Truthful Sunday “Too Much”

It's another truthful Sunday! Let's start this one off by talking about me finding myself! As I'm typing this, I'm trying to find the words to express myself. It is hard to be vulnerable now, but here we go! I pray this inspires someone! I've had to learn this my whole life, and I'm finally starting to understand it! Growing up, I heard it all "you are too much," "you don't communicate," "you are ego-driven," and "you need to work on yourself." But, trying to find myself, I didn't know how to work on myself, so I let my ego drive my everyday life!

I've heard all those things, and I know I'm not alone! I know you are reading this and have listened to the same thing! But, out of all those, I struggled the most with "you are too much." Hearing that, I put myself in a box and lost myself. As a result, I failed in past relationships, whether dating or friendships. Whatever the case, maybe I felt that expressing my emotions was "Too much." I didn't want to be around others. I wanted to be alone. I would rather be lonely than around others who make me feel like I'm too much by being myself.

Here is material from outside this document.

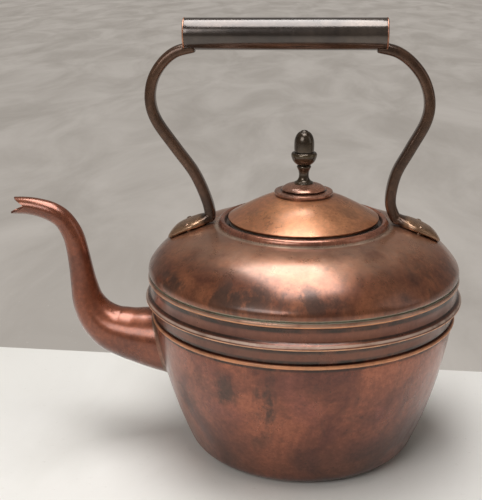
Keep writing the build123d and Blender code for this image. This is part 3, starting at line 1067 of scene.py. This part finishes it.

Hearing that saying caused me not to communicate because I felt like when I did, I was too much—not expressing how I felt caused more pain for myself in the long run! Not giving myself boundaries drove a world of pain that was unbearable. I lost myself. Finding myself is a process I've been working on my whole life, and it's getting better day in and day out!

Whoever is reading this, I want you to know you are not too much! It's okay to set boundaries; it's okay to express how you feel; it's okay to be yourself and express love to yourself. So letting go of those people who say you are too much is okay!

Email us a ♥️ if you can relate to this! Thank you for reading my truthful Sunday! I love you all! BeGreat.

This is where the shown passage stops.